Like many passionate defenders of the countryside, Jim came from an urban background. He was born and grew up in Birmingham, where his parents, Edwin and Irene, owned two bakeries, and where he attended King Edward’s school, and then the university, graduating in history and geography. There he met Angela Withers-Lancashire, whom he married in 1964.
After 10 years teaching in the West Midlands, Jim changed over into administration, becoming in 1978 education officer for Milton Keynes, then the fastest growing city in the UK. The dynamic experience of founding new schools there was contrasted, when he took on a similar role for the whole of Buckinghamshire, by the more painful, fractious and protracted process of closing dozens of existing ones in areas of falling rolls.
Jim retired in 1999, but was promptly re-employed on a part-time basis to advise on the development and maintenance of school buildings in Windsor and Maidenhead, work which continued into his 70s. Meanwhile he found himself drawn more and more into engagement with the great outdoors. An enthusiasm for landscape that dated back to geography field trips was now married to a concern that so many of the paths where he loved to hike were in poor condition. He came to be known as “Mr Clippy” because of his liberal use of secateurs.
After he and Angela settled in retirement in Kennington, just outside Oxford, he joined the two (distinct but parallel) local walking organisations. He soon rose to the top of the Oxford Fieldpaths Society, cherishing and enhancing its history of activism as well as its ambulatory sociability.
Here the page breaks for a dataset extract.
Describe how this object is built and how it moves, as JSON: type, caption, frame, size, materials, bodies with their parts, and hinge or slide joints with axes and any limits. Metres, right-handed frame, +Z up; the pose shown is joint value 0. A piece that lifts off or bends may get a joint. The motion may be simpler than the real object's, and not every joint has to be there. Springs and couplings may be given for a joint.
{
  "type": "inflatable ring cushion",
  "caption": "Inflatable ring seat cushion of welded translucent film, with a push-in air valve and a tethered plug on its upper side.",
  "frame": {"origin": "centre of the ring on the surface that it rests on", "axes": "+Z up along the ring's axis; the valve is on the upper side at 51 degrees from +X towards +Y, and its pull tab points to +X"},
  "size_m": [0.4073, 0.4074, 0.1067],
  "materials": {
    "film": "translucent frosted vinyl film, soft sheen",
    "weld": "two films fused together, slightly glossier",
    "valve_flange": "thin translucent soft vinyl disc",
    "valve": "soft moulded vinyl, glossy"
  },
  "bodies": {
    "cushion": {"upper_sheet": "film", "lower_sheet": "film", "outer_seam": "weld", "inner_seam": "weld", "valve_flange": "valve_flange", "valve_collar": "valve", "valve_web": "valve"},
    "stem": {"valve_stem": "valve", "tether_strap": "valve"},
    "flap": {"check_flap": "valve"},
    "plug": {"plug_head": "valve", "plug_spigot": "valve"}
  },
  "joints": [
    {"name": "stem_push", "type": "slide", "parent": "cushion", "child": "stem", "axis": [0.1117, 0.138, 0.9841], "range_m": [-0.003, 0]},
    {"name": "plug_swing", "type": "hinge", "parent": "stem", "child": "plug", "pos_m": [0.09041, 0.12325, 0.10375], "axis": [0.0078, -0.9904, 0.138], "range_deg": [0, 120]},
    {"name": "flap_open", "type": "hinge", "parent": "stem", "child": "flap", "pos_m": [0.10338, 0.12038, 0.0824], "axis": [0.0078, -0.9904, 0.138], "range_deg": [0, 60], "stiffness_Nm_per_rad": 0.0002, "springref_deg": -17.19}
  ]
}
The Oxfordshire Ramblers afforded still greater scope for Jim’s energies. He set up a county-wide network of parish path wardens, to maintain and defend rights of way. When the Ramblers Association more recently launched its national campaign to recover “lost paths”, he promptly bolted it on to his existing scheme in order to compile a comprehensive register of routes to be claimed.
Above all, “Mr Clippy” established the Vale Path Volunteers, a model clearance team in the Vale of the White Horse, planning and managing well over a hundred sessions with his trademark cheery efficiency and attention to the finest detail, from the technicalities of brushcutting to the provision of biscuits (invariably Hobnobs) for all participants.
Jim is survived by Angela, their son, Christopher, and daughter, Emma, four grandchildren and one great-granddaughter.